EDITORIALE – Anche se il cantante Layne Staley non sarebbe scomparso che nel 2002, vittima di quella tossicodipendenza alla quale i testi di Dirt, pubblicato il 29 Settembre del 1992, intendevano evidentemente fungere da esorcismo, gli Alice In Chains erano in realtà già finiti nell’aprile del 1996, con lo splendido concerto acustico pubblicato in Mtv Unplugged.
Un epilogo prematuro ma tristemente inevitabile per il quartetto di Seattle, esponente tra i più peculiari di quel poliedrico fenomeno passato alla storia come grunge e fonte di ispirazione e confronto coi “concittadini” Pearl Jam, i quali aprirono un concerto degli Alice in quel di Vancouver proprio ai loro primi esordi .

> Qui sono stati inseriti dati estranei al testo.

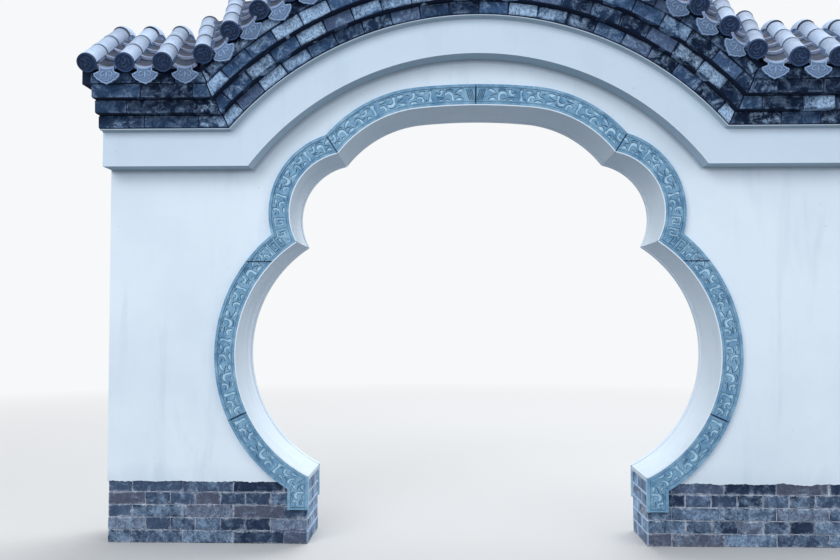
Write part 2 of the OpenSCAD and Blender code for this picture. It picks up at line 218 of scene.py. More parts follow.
class Recipe:
    """A finish's node tree, with short names for what the finishes share."""

    def __init__(self, name, roughness, specular):
        self.material = bpy.data.materials.new(name)
        self.material.use_nodes = True
        self.tree = self.material.node_tree
        self.shader = self.tree.nodes["Principled BSDF"]
        self.shader.inputs["Roughness"].default_value = roughness
        self.shader.inputs["Specular IOR Level"].default_value = specular
        self.place = self.node("ShaderNodeTexCoord").outputs["Object"]
        self.base = None

    def node(self, kind, sockets=(), **settings):
        made = self.tree.nodes.new(kind)
        for name, value in settings.items():
            setattr(made, name, value)
        for name, value in dict(sockets).items():
            self.feed(made.inputs[name], value)
        return made

    def feed(self, socket, value):
        if isinstance(value, bpy.types.NodeSocket):
            self.tree.links.new(value, socket)
        else:
            socket.default_value = value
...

Pur vantando un’espressività legata all’hard rock, la band non mancava in ogni caso di assecondare la propria propensione alle sonorità e ai temi del grunge, esaltati in questo secondo album fitto di composizioni sofferte e visionarie, dove a condurre le danze è la duttile chitarra di Jerry Cantrell ma, a elevarle a un diverso piano dimensionale, è l’inconfondibile voce rauca e sofferta del front man Layne Staley.

Brani come Would?, in cui il tema della tossicodipendenza compare ed è urlato forte, mostra gli Alice In Chains capaci di prendere la propria attualità autobiografica e rapportarla a un sistema che magari tende a isolare chi mette in piazza le proprie debolezze. la canzone è dedicata al cantante dei Mother Love Bone, Andrew Wood, morto per una overdose di eroina nel 1990. Questa è apparsa per la prima volta sulla colonna sonora del film Singles – L’amore è un gioco, nel quale gli Alice in Chains fanno una piccola apparizione. Jerry Cantrell, autore della canzone ha dichiarato riguardo ad essa: «In quel periodo pensavo molto a Andrew Wood. Ci divertivamo molto quando ci frequentavamo, molto di più di quanto facciamo io e Chris Cornell. Non c’era mai un momento serio in una conversazione, era tutto divertimento. Andy era un tipo divertente, pieno di vita ed è stato molto triste perderlo. Ma ho sempre odiato le persone che giudicano le scelte altrui. La canzone è diretta anche a quelle persone che giudicano.»
Ma il capolavoro dell’album è indubbiamente Down In A Hole, brano con cui nel 1996 ho conosciuto gli Alice In Chains, nella versione però Unplugged precedentemente citata. E’ la storia di una rivalsa negata, ma comunque azzardata e volutamente tentata dal protagonista. A vedere poi il triste destino che toccherà proprio Staley, Down In A Hole ha preso negli anni a venire una connotazione quasi profetica nella storia e nel vissuto degli Alice In Chains. Il brano, basato su un accordo in La b minore, è cantato sia da Layne Staley che da Jerry Cantrell, il quale lo considera tra le sue tre migliori canzoni di sempre.
I pezzi Sickman, Junkhead e Dirt sono basati sulle esperienze di Staley con l’eroina, mentre Rooster è basata sull’esperienza nella guerra del Vietnam del padre di Cantrell. Rooster era il nomignolo con il quale questi veniva chiamato durante il conflitto.
Il pezzo Untitled (Iron Gland) ospita la voce di Tom Araya degli Slayer. Esso, tuttavia, non è un vero e proprio brano, ma un insieme di rumori accompagnati dall’urlo di Araya. Tutto ciò iniziò quando gli Alice in Chains conobbero gli Slayer durante il “Clash of the Titans” tour nel 1990. I due gruppi divennero amici e, in seguito, Jerry Cantrell chiese ad Araya di fare un urlo tipico degli Slayer da inserire nell’album in questione e lui accettò con piacere. La frase pronunciata è “I’m Iron Gland!”.
E’ il 1992 del viaggio verso l’abisso degli Alice In Chains, il che rappresenta un ossimoro se vogliamo, perché Dirt è davvero un album superbo e ben fatto, su cui qualsiasi gruppo avrebbe puntato la propria rinascita. Invece, dopo quell’epico Unplugged di quattro anni dopo, il gruppo cadrà in una sorta di tunnel dal quale non farà più uscita, e non solo, purtroppo, in senso artistico.